Впрочем, попытаюсь «закрыть» и эту вечную тему. Скажу, что жизнь ни разу не предоставила мне право выбора варианта, пойдя по которому я стал бы богатеем. А если бы и предоставила, то вряд ли бы я этим воспользовался – я ни черта не понимал и не понимаю в многочисленных разветвлениях, приводящих к большим заработкам...
В 1968 году нас с Гришей Гориным приняли в Союз советских писателей. Но не без запинки.
К тому времени и маститые, и молодые писатели уже считали нас своими.

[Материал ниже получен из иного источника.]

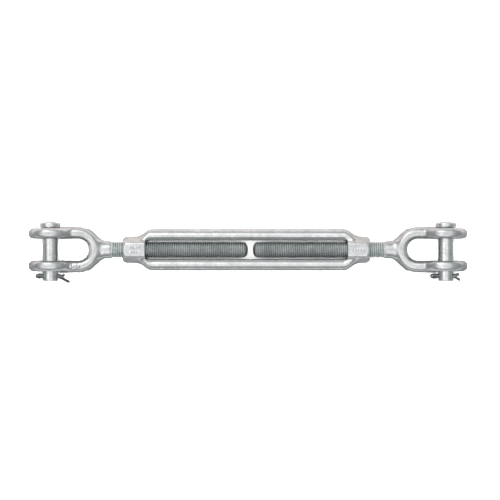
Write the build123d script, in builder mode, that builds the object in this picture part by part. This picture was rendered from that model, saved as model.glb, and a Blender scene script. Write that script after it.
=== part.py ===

Мы были авторами поставленной во всей стране пьесы «Свадьба на всю Европу», мы печатались в журнале «Юность», наши сочинения для эстрады исполняли известные советские артисты, мы с успехом выступали на литературных вечерах... И, когда мы подали в приемную комиссию Союза писателей заявления о приеме, нас с удивлением спросили: «А вы разве не члены Союза?»... Одним из наших «рекомендателей» был Борис Николаевич Полевой, что, естественно, придавало дополнительный вес нашим заявлениям. В день заседания приемной комиссии мы дожидались ее решения, сидя за столиком в Дубовом зале ресторана ЦДЛ. По окончании заседания к нам подошел один из членов приемной комиссии – известный немолодой писатель-сатирик. Его, как и многих других членов комиссии, уже нет в живых. С ним связана та самая «запинка». Поэтому не буду называть его фамилию. Обозначу его, как Л.Л. И он сказал нам: «Можете поблагодарить меня. Большинство членов комиссии высказывало сомнения по поводу своевременности вашего приема. Но я выступил и объяснил, что вы талантливы, хотя и молоды. В результате вас приняли. 23 – «за», 2 – «против». Радостные, мы поблагодарили Л.Л. и стали ждать осени, чтобы официально получить членские билеты. Всего в тот день было принято 15 человек. В долгожданный осенний день 13 принятых были вызваны в секретариат Союза для вручения билетов. Нас не пригласили без объяснения причин. Мы рассказали об этом Полевому. «Странно, – сказал он. – Подождите меня в редакции. Я пойду в Союз и разберусь». Через минут 30 он возвратился. «Благодарите своего друга Л.Л., – произнес он не без иронии. – После заседания комиссии, которая приняла вас абсолютным большинством, он оставил «подметное» письмо, где было написано, что вас еще рано принимать в Союз, что вы еще ничем не зарекомендовали себя как советские писатели. Завтра в секретариате вам вручат членские билеты». Мы были шокированы, а наш старший товарищ Виктор Ефимович Ардов, замечательный человек, талантливый, остроязычный, весело произнес: «Племяшки! (Он называл нас именно так.) А вы ждали от Л.Л. чего-то другого?»